Think big hair is over? It's not. Big hair never really goes out of style, in my humble and informed opinion.
I've been hot rolling my hair since I was a child. Big, hot rolled, curls used to be the "special occasion" 'do, but then in high school I had to do it regularly for drill team. Since then I go through phases with it, but mostly I use it as a smoothing time-saver.
I patently HATE dealing with my hair, so if I wash it at night, sleep on it and let all the cowlicks spring up, then all I have to do in the morning is throw it in rollers. It's way lazier than blow-drying and straightening.
I use the BaByliss PRO hot rollers that my sister got me for Christmas approximately a decade ago. Hot rollers are not one of those things that need to be fancy.
My set has three sizes. I only use the largest two sizes. I also use the pins that come with the set and not the hot roller clips that you buy separately.
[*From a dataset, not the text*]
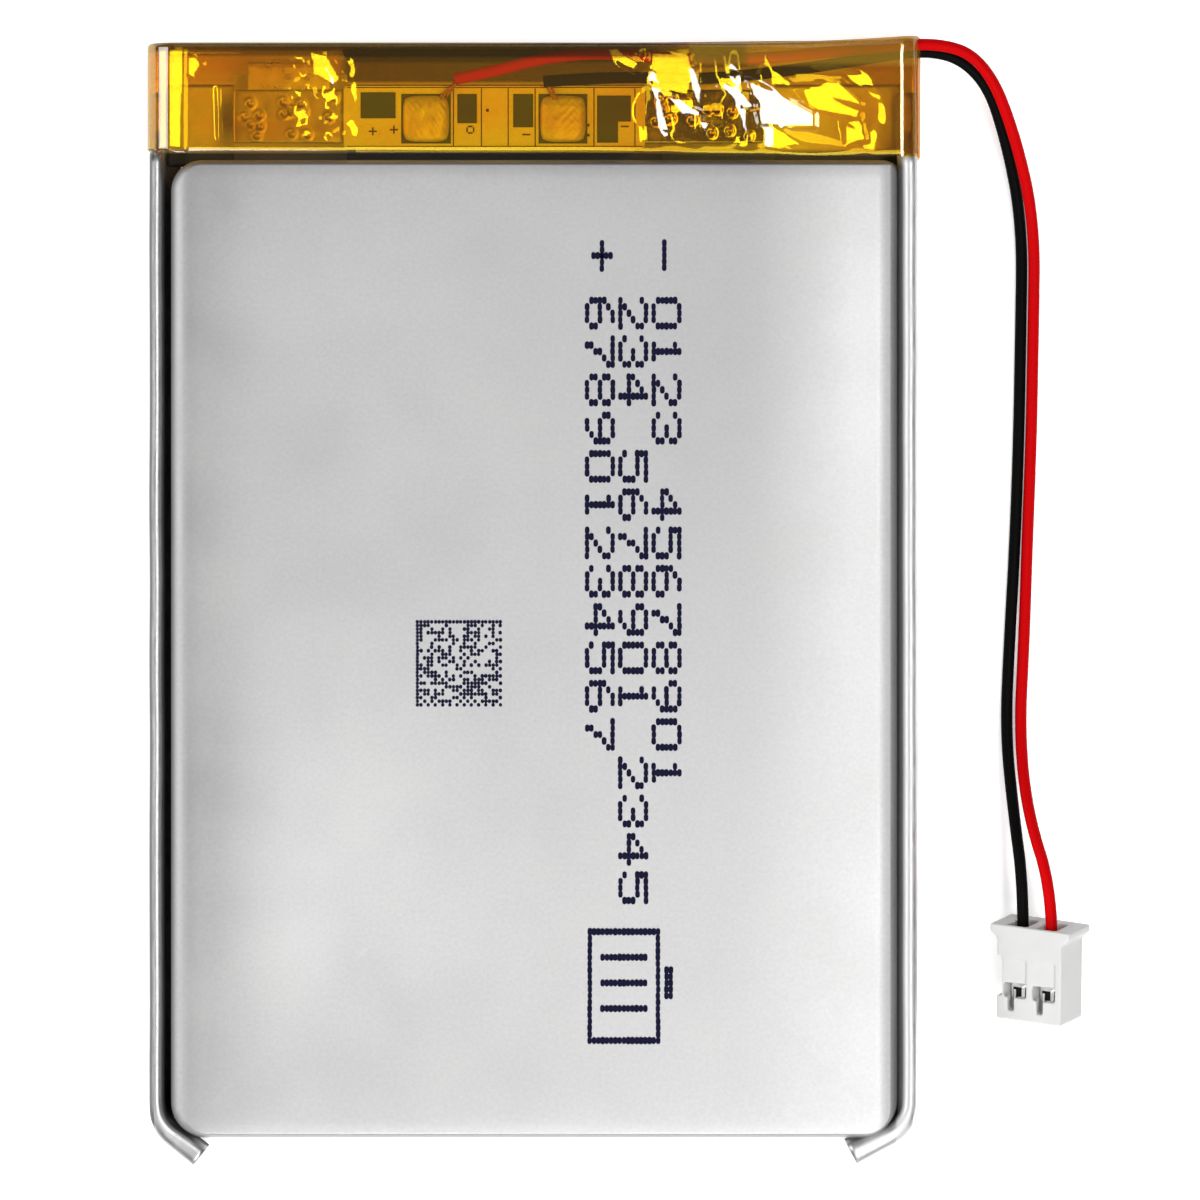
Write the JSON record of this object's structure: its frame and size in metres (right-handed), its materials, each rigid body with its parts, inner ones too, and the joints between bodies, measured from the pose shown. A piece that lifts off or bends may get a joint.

When I've used the clips (which are admittedly easier to deal with), they've left strange dents in my hair.
Here I am with my clean, dry, raggedy morning hair. I start by spraying my whole head (upside down and all around) with hairspray. Any old super max hairspray will do for hot roller hair. I think I was using White Rain or something similar.
You're basically just dirty-ing the hair up anyway. My mom claims that dirty hair does better with hot rollers and while that may be, my hair gets too oily for that. Instead I use massive amounts of hair spray to give the hold something to cling to.
I start at the crown of my head. I do this because I have a cockatoo cowlick that I need to tame, but hair tends to look better with a little volume at the crown.
I gather a pretty large section, raise it in the air in preparation and...spray. One shot of hairspray right on the section I'm about to roll.
Now, my hair is very fine so you'll have to be your own judge for what constitutes a "section" of hair. I divide it like this: imagine looking straight down on the top of a head and dividing it into four quadrants, with the crown, the forehead, and either side making up a section. I use the largest roller size on these four sections. (Currently, since I'm dealing with bangs, I only have three sections that constitute the top of my head.)
For the most traditional look, position the roller underneath or behind the section of hair you're rolling. For certain retro looks or feathered Farrah-like hair, you'll go the other way.
Roll it all the way down until you're as tight to the head as possible. (Try not to giggle at your husband who is squatted on the bathroom floor taking pictures for your beauty posts. That note is just for me.)
Then use the pin to secure the roller. This may take a little wiggling.
I continue all the way around the rest of my head. I do the top quadrants with the largest rollers, then the underneath and back layers with the middle-sized rollers.
I don't worry about if it's perfect or not. The best thing about hot rollers is how forgiving the look is. As long as all the hair gets up into the rollers (without too much hair on each one), then it will look fine.
(Who do I think I am, The Bloggess?)
Once I'm done, I just keep on a-sprayin'. The key to big hair - any big hair - is lots and lots and lots of hairspray. It may be the key to life.
I leave the rollers on for about ten minutes while I do my makeup. I take them out when they're cool to the touch and I start with the bottom and work my way up.
When they're all out, I resemble an aging Shirley Temple, but before I touch it guess what I do? Hairspray! All over. Then I run my fingers through it, but just a little. Too much and it will wilt.
All done! Spray one more time for good measure, but the whole process means I don't have to think about my hair for the rest of the day.
On the left, Ready for the day! On the right, 7pm. Big hair without being too fussy.
Do you use hot rollers the way I do or are you scared of big hair?